De kernen van isotoop A zijn radioactief en vervallen onder uitzending van β--deeltjes tot isotoop B. De kernen van isotoop B zijn ook radioactief en vervallen onder uitzending van α-deeltjes tot stof C, die stabiel is. De stoffen B en C zijn gasvormig.
Op een isotopenkaart is de positie van ieder isotoop aan te geven. Verticaal is het aantal neutronen en horizontaal het aantal protonen van een kern uitgezet. In het hieronder getekende stukje isotopenkaart (figuur 2) is de positie van isotoop A aangegeven.
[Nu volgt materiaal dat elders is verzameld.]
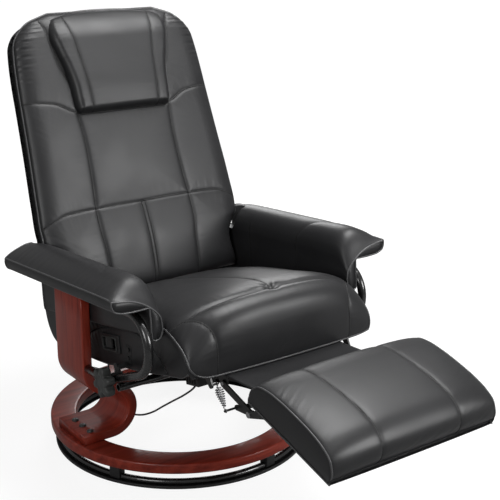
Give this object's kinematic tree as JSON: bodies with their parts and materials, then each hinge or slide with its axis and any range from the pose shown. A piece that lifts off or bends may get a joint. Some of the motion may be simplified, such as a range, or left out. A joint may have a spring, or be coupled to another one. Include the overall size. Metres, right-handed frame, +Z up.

a) Geef in de kaart hieronder de positie van B en C aan.
Onder NA(t) verstaat men het aantal aanwezige atomen van isotoop A op het tijdstip t. NB(t) en NC(t) hebben analoge betekenissen.
Op het tijdstip t = 0,0 uur is de situatie NA(0) = 10,0×1020 en NB(0) = NC(0) = 0.
In figuur 3 op laatste pagina zijn NB(t) en NA(t) als functie van de tijd gegeven. Realiseer je dat NA(t) + NB(t) + NC(t) = constant.
b) Teken op de bijlage de grafiek van NC(t) als functie van de tijd tussen t = 0 uur en t = 26 uur.
c) Bepaal het aantal desintegratie per seconde van stof B op het tijdstip t = 4,0 uur.
Bijlage
Uitwerking vraag (a)
β-straling:
• n -> p + e- >>
• het aantal neutronen neemt met 1 af; het aantal protonen met 1 toe.
α-straling:
• zowel het aantal protonen als neutronen nemen met 2 af.
Uitwerking vraag (b)
• De som moet steeds 10 hokjes zijn. Zo is op t = 6 h.
• Het aantal van A en B resp. 1,3 en 4,6 hokjes, samen 5,9. Het aantal van C is dus 4,1 hokjes = 4,1×1020 deeltjes.
Uitwerking vraag (c)
• Het aantal deeltjes van stof B is even constant. Er worden er dus evenveel gevormd als er desintegreren. Het aantal deeltjes dat gevormd wordt is gelijk aan het aantal dat van A vervalt. Dus trek je de raaklijn, zie streeplijn, aan de NA-grafiek op t = 4h.
• De steilheid daarvan is het aantal dat van A vervalt per seconde
• ...en van B gevormd wordt en ook vervalt op t = 4,0 h.